Margaret Spring directs the Monterey Bay Aquarium’s conservation and science efforts, which include ocean policy initiatives, the Seafood Watch program and conservation research programs involving Pacific bluefin tuna and other species. She has senior leadership experience with the National Oceanic and Atmospheric Administration and was counsel to the Senate Committee on Commerce, Science and Transportation. Her legislative work included enactment of the Oceans Act of 2000; the Oceans and Human Health Act; the Magnuson-Stevens Fishery Conservation and Management Reauthorization Act of 2006; the Marine Debris Research, Prevention and Reduction Act; and the Tsunami Warning and Education Act. She serves on the National Research Council’s Ocean Studies Board, the California Ocean Science Trust Board of Trustees, the Environmental Law Institute Board of Directors and the American Geophysical Union Position Statement Committee, and is a founding Board Member of the Monterey Bay Fisheries Trust. Spring is a graduate of Duke University Law School and Dartmouth College.
In 2017, Steve retired as the Harbormaster in Monterey, a position he held since 1995. Steve was also the Harbormaster in Santa Cruz between 1978 and 1995. Much respected by his peers, Scheiblauer has been closely involved with fisheries issue for 35 years. He is involved with a number of Boards and Committees including the Alliance of Communities for Sustainable Fisheries, the California Fisheries Coalition, the Monterey Bay National Marine Sanctuary's Marine Protected Area Work Group, and the Habitat Committee for the Pacific Fishery Management Council, among many others.
Melissa’s 15+ year fisheries research and policy career spans across academic, governmental, and non-profit sectors. She has performed a wide variety of research projects including age and growth studies of rockfish, seafood sustainability and markets, socio-economic analyses, and geo-spatial mapping. Early in her career, Melissa developed a fisheries education project for Monterey Bay area youth (now run by NOAA’s Sanctuary Program), and most recently co-produced a documentary film to tell the stories of California’s commercial fishermen (www.oftheseamovie.com). Melissa worked for The Nature Conservancy of CA, forming collaborative partnerships with fishermen to test new co-management techniques, market-based incentives, and monitoring technologies for improved fisheries management. Melissa currently works for Environmental Defense Fund, where she supports ongoing policy work in the West Coast Groundfish fishery, helping to secure durable conservation and economic outcomes for the 80+ vessels participating in the catch shares program implemented by NOAA Fisheries in 2011.

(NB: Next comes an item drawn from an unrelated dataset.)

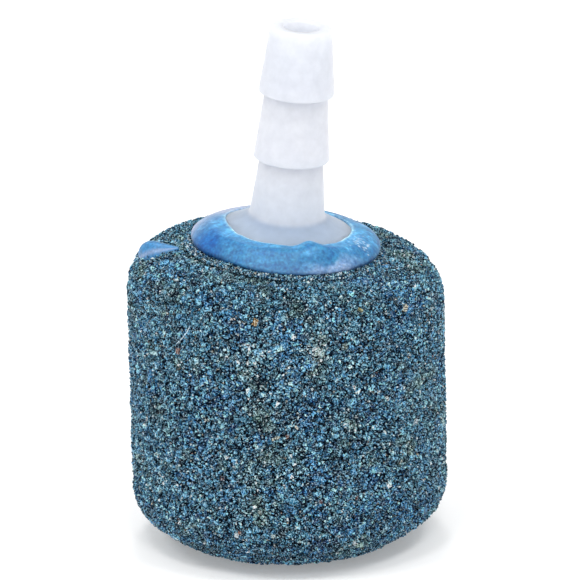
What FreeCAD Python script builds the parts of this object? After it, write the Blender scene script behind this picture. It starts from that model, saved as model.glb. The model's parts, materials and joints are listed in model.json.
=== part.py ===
"""Air stone: a pressed block of bonded mineral grains with a barbed hose nozzle glued into it.

Millimetres, +Z up, origin at the centre of the flat base. -Y is the front. The block's top
falls towards +X, and the nozzle, its socket and its glue share one axis that leans that way.
"""

import FreeCAD
import Part

import math
import os

from FreeCAD import Placement, Rotation, Vector

# Porous block
stone_radius = 10.0
stone_height = 19.0  # base to top, on the block's axis
top_slant = 4.0  # degrees that the top falls towards +X
top_round = 2.9  # radius rolled round the top edge
base_round_reach = 5.0  # the base edge is a quarter ellipse: this far in from the wall
base_round_rise = 3.8  # and this far up the wall
parting_height = 1.9  # where the dished punch met the die
parting_step = 0.3  # how much narrower the punch was than the die

# Hose nozzle, from the tip down
nozzle_lean = 5.3  # degrees from vertical, towards +X
airway_radius = 1.1
tip_radius = 1.93
neck_radius = 1.98  # where each taper below the first begins
crest_radius = 2.37  # where each taper ends
barb_count = 2
barb_length = 4.3
root_length = 3.75  # the last taper, from the lower barb to the flange
flange_radius = 4.3
flange_edge = 0.9  # thickness at the flange's rim
flange_rise = 0.95  # height of its shallow cone, from the rim to the root
spigot_radius = 2.2
spigot_length = 5.5
spigot_chamfer = 0.4
tip_edge_round = 0.18
crest_edge_round = 0.1
flange_edge_round = 0.2

# Socket in the block, which is also its air chamber
socket_clearance = 0.3  # radial gap round the spigot, filled with glue
socket_depth = 13.0  # from the top, along the nozzle's axis
socket_end_round = 1.2

# Glue
seat_film = 0.35  # between the block's top and the flange, on the axis
sleeve_depth = 3.0  # how far down the socket the glue runs
bead_reach = 1.7  # how far the bead's bulge stands out past the flange's rim
bead_belly = 0.6  # height at which it stands out furthest
bead_undercut = 0.5  # how much narrower its foot is than its bulge
bead_lap = 0.3  # how far it laps over the rim
bead_shoulder_reach = 1.0  # its shoulder is this far past the rim
bead_shoulder_drop = 0.1  # and this far below the lap
bead_footing = 1.0  # its outline starts this far under the top, and the block trims it

# Stray drop of glue on the top edge, at -X
drip_radius = 1.15  # of its round end
drip_tail_radius = 0.3
drip_sink = 0.45  # its centre lies this far under the block's surface
drip_turn = 34.0  # degrees round the top edge, from the top towards the wall
drip_length = 1.85  # between the centres of its two ends, seen from above

UP = Vector(0, 0, 1)
LEAN = Placement(Vector(0, 0, stone_height), Rotation(Vector(0, 1, 0), nozzle_lean))
SLANT = Placement(Vector(0, 0, stone_height), Rotation(Vector(0, 1, 0), top_slant))
BEYOND = 4 * (stone_radius + stone_height)  # longer than the whole block, for cutting tools


def ellipse_arc(centre_r, centre_z, reach, rise, start, end):
    """Exact arc of an ellipse in the XZ plane, from start to end in radians, as a rational curve."""
    middle = (start + end) / 2
    half = (end - start) / 2

    def at(angle, swell=1.0):
        r = centre_r + swell * reach * math.cos(angle)
        return Vector(r, 0, centre_z + swell * rise * math.sin(angle))

    curve = Part.BezierCurve()
    curve.setPoles([at(start), at(middle, 1 / math.cos(half)), at(end)])
    curve.setWeight(2, math.cos(half))
    return curve.toShape()


def line(start, end):
    """Straight edge between two (radius, height) pairs in the XZ plane."""
    return Part.makeLine(Vector(start[0], 0, start[1]), Vector(end[0], 0, end[1]))


def turned(edges):
    """Solid of revolution about +Z of a closed outline in the XZ plane."""
    return Part.Face(Part.Wire(edges)).revolve(Vector(), UP, 360)


def turned_points(points):
    """Solid of revolution about +Z of a polygon of (radius, height) pairs."""
    return turned([line(a, b) for a, b in zip(points, points[1:] + points[:1])])


def rim_edges(solid, radius, heights):
    """The round edges of a turned solid that have this radius and lie at one of these heights."""
    found = []
    for edge in solid.Edges:
        if isinstance(edge.Curve, Part.Circle) and abs(edge.Curve.Radius - radius) < 1e-6:
            if any(abs(edge.Curve.Center.z - height) < 1e-6 for height in heights):
                found.append(edge)
    return found


def above_top():
    """Everything above the block's slanted top."""
    box = Part.makeBox(BEYOND, BEYOND, BEYOND, Vector(-BEYOND / 2, -BEYOND / 2, 0))
    box.Placement = SLANT
    return box


def socket():
    """The hole that a core pin leaves in the block, along the nozzle's axis."""
    radius = spigot_radius + socket_clearance
    above = stone_radius  # runs clear of the slanted top
    hole = Part.makeCylinder(radius, socket_depth + above, Vector(0, 0, -socket_depth))
    hole = hole.makeFillet(socket_end_round, rim_edges(hole, radius, [-socket_depth]))
    hole.Placement = LEAN
    return hole


def stone_blank():
    """The pressed block before its socket: round base edge, parting ledge, wall and slanted top."""
    centre_r = stone_radius - base_round_reach
    ledge_angle = -math.asin((base_round_rise - parting_height) / base_round_rise)
    dish_reach = base_round_reach - parting_step
    overlong = stone_height + stone_radius
    dish_r = centre_r + dish_reach * math.cos(ledge_angle)
    ledge_r = centre_r + base_round_reach * math.cos(ledge_angle)
    block = turned(
        [
            line((0, 0), (centre_r, 0)),
            ellipse_arc(centre_r, base_round_rise, dish_reach, base_round_rise, -math.pi / 2, ledge_angle),
            line((dish_r, parting_height), (ledge_r, parting_height)),
            ellipse_arc(centre_r, base_round_rise, base_round_reach, base_round_rise, ledge_angle, 0),
            line((stone_radius, base_round_rise), (stone_radius, overlong)),
            line((stone_radius, overlong), (0, overlong)),
            line((0, overlong), (0, 0)),
        ]
    ).cut(above_top())
    top = max(block.Faces, key=lambda face: face.CenterOfMass.z)
    return block.makeFillet(top_round, top.OuterWire.Edges)


def nozzle_outside():
    """The nozzle without its airway, upright, with z = 0 on the block's top."""
    rim_low = seat_film
    rim_high = rim_low + flange_edge
    root = rim_high + flange_rise
    spigot_end = rim_low - spigot_length
    outline = [
        (0, spigot_end),
        (spigot_radius - spigot_chamfer, spigot_end),
        (spigot_radius, spigot_end + spigot_chamfer),
        (spigot_radius, rim_low),
        (flange_radius, rim_low),
        (flange_radius, rim_high),
        (crest_radius, root),
    ]
    height = root + root_length
    crests = []
    for _ in range(barb_count):
        outline += [(neck_radius, height), (crest_radius, height)]
        crests.append(height)
        height += barb_length
    outline += [(tip_radius, height), (0, height)]
    solid = turned_points(outline)
    solid = solid.makeFillet(crest_edge_round, rim_edges(solid, crest_radius, crests))
    solid = solid.makeFillet(tip_edge_round, rim_edges(solid, tip_radius, [height]))
    return solid.makeFillet(flange_edge_round, rim_edges(solid, flange_radius, [rim_low, rim_high]))


def hose_nozzle():
    """One moulding: barbed hose tail, flange and spigot, with the airway right through."""
    airway = Part.makeCylinder(airway_radius, 2 * BEYOND, Vector(0, 0, -BEYOND))
    nozzle = nozzle_outside().cut(airway)
    nozzle.Placement = LEAN
    return nozzle


def glue_seal(block, nozzle_shape):
    """Cured glue in one piece: bead over the flange's rim, film under it, sleeve in the socket."""
    bead_radius = flange_radius + bead_reach
    foot_radius = bead_radius - bead_undercut
    lap_radius = flange_radius - bead_lap
    cone = flange_rise / (flange_radius - crest_radius)
    lap_height = seat_film + flange_edge + bead_lap * cone
    shoulder = (flange_radius + bead_shoulder_reach, lap_height - bead_shoulder_drop)
    bulge = Part.Arc(
        Vector(foot_radius, 0, 0),
        Vector(bead_radius, 0, bead_belly),
        Vector(shoulder[0], 0, shoulder[1]),
    ).toShape()
    mound = turned(
        [
            line((0, -bead_footing), (foot_radius, -bead_footing)),
            line((foot_radius, -bead_footing), (foot_radius, 0)),
            bulge,
            line(shoulder, (lap_radius, lap_height)),
            line((lap_radius, lap_height), (0, lap_height)),
            line((0, lap_height), (0, -bead_footing)),
        ]
    )
    sleeve = Part.makeCylinder(
        spigot_radius + socket_clearance, sleeve_depth, Vector(0, 0, -sleeve_depth)
    )
    glue = mound.fuse(sleeve)
    glue.Placement = LEAN
    return glue.cut(block).cut(nozzle_shape)


def glue_drip(block, seal):
    """A stray drop that ran over the top edge at -X and set: round end outwards, tail inwards.

    It is the skin drawn tight over two spheres, which is both spheres and the cone that touches
    them, less the block and the seal.
    """
    turn = math.radians(drip_turn)
    slant = math.radians(top_slant)
    edge_r = stone_radius - top_round
    edge_z = stone_height + edge_r * math.tan(slant) - top_round / math.cos(slant)
    to_centre = top_round - drip_sink
    centre = Vector(-edge_r - to_centre * math.sin(turn), 0, edge_z + to_centre * math.cos(turn))
    tail_r = -centre.x - drip_length
    tail = Vector(-tail_r, 0, stone_height + tail_r * math.tan(slant))
    axis = tail - centre
    flare = math.asin((drip_radius - drip_tail_radius) / axis.Length)
    drop = Part.makeSphere(drip_radius, centre).fuse(Part.makeSphere(drip_tail_radius, tail))
    cone = Part.makeCone(
        drip_radius * math.cos(flare),
        drip_tail_radius * math.cos(flare),
        axis.Length - (drip_radius - drip_tail_radius) * math.sin(flare),
        centre + Vector(axis).normalize() * drip_radius * math.sin(flare),
        axis,
    )
    return drop.fuse(cone).cut(block).cut(seal)


def write(name, shape):
    solids = shape.Solids
    for solid in solids:
        assert solid.isValid() and solid.Volume > 0, name
    (solids[0] if len(solids) == 1 else Part.Compound(solids)).exportStep(f"parts/{name}.step")
    print(name, "solids", len(solids), "mm3", round(shape.Volume, 2))


def main():
    os.makedirs("parts", exist_ok=True)
    stone = stone_blank().cut(socket())
    nozzle_shape = nozzle_outside()
    nozzle_shape.Placement = LEAN
    write("porous_stone", stone)
    write("hose_nozzle", hose_nozzle())
    seal = glue_seal(stone, nozzle_shape)
    write("glue_seal", seal)
    write("glue_drip", glue_drip(stone, seal))


main()
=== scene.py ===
import json

import bmesh
import bpy
import numpy as np
from mathutils import Euler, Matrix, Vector


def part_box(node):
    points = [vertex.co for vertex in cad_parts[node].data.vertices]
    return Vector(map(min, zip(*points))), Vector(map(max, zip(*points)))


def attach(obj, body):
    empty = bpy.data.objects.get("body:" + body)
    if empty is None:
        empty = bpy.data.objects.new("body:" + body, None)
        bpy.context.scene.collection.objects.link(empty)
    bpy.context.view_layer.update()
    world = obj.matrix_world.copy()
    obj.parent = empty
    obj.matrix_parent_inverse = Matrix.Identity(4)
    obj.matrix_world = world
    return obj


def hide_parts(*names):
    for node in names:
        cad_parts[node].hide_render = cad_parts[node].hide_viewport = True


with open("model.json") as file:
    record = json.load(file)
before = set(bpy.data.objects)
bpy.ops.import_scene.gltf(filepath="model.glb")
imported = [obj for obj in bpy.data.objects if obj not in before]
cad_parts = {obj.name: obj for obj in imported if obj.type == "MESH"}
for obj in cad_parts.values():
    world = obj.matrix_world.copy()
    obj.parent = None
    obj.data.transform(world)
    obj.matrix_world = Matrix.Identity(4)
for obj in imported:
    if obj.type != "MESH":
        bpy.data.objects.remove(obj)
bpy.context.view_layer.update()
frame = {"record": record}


# ---- Stone core ---------------------------------------------------------------------------
# The mass of the pressed block behind its outermost grains, seen only as the dark gaps between
# them. Mineral grains and blue resin binder, rammed into a die round a core pin and then baked.
# Lengths here are millimetres, and grid_piece turns them into metres.
mm = 0.001
stone_low, stone_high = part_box("porous_stone")
stone_radius = (stone_high.x - stone_low.x) / 2 / mm
top_slant = np.radians(4.0)
top_round = 2.9
base_round_reach = 5.0
base_round_rise = 3.8
parting_height = 1.9
parting_step = 0.3
socket_radius = 2.5
socket_depth = 13.0
socket_end_round = 1.2
outline_stages = 10
top_stage = 6  # the slanted top begins here
mouth_stage = 7  # and the socket here
core_depth = 0.2  # the core lies this far under the tips of the grains
hollow_depth = 0.09  # half of how far the surface sinks where the charge packed loosely
core_columns = 320
core_rows = 220

# The nozzle, its socket and its glue share the air inlet's axis, which meets the top at the seat.
air_inlet = {mount["name"]: mount for mount in frame["record"]["mounts"]}["air_inlet"]
lean = np.array(air_inlet["axis"])
seat = np.array(air_inlet["pos_m"]) / mm
seat = seat - lean * seat[0] / lean[0]
across = np.array([lean[2], 0.0, -lean[0]])
sideways = np.array([0.0, 1.0, 0.0])
top_normal = np.array([np.sin(top_slant), 0.0, np.cos(top_slant)])


def about_nozzle(radius, turn, height):
    """Points at a radius and turn about the nozzle's leaning axis, this high along it from the seat."""
    out = across * np.cos(turn)[..., None] + sideways * np.sin(turn)[..., None]
    return seat + out * np.asarray(radius)[..., None] + lean * np.asarray(height)[..., None]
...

Bob Dooley is currently a Pacific Fishery Management Council member, holding the obligatory seat for California. He started his commercial fishing career at the age of 11, out of Half Moon Bay, California. He helped pioneer the West Coast Whiting fishery as well as the Alaskan Pollock fishery in the early 1980s. His work includes formation of Co-op structures in Both West Coast Whiting Fishery and Bering Sea Pollock fishery, bycatch reduction programs in both fisheries as well as work on gear innovations to avoid bycatch. Bob was a charter board member of United Catcher Boats Association and served as President from 2009 through 2013. In this capacity, He has advocated for managing the West Coast trawl fishery with catch shares for years and has testified before United States Congress in support of the Catch Shares program and reauthorization of the Magnuson Stevens Fisheries Act.
Monica is a faculty member in the School of Natural Sciences at California State University Monterey Bay, and in the Graduate School of International Policy and Management at the Middlebury Institute of International Studies at Monterey. She teaches Environmental Economics, Environmental Policy, and Geographic Information Systems. She received her Master of Science degree in Coastal and Watershed Science and Policy from CSUMB. Monica’s research is in the socioeconomics of commercial marine fisheries; she has worked with NOAA Fisheries, the California Department of Fish and Wildlife, and commercial fishermen on the Central Coast of California. She has presented research findings for the International Institute of Fisheries Economics and Trade, the North American Association of Fisheries Economists, and numerous scientific, community and educational organizations.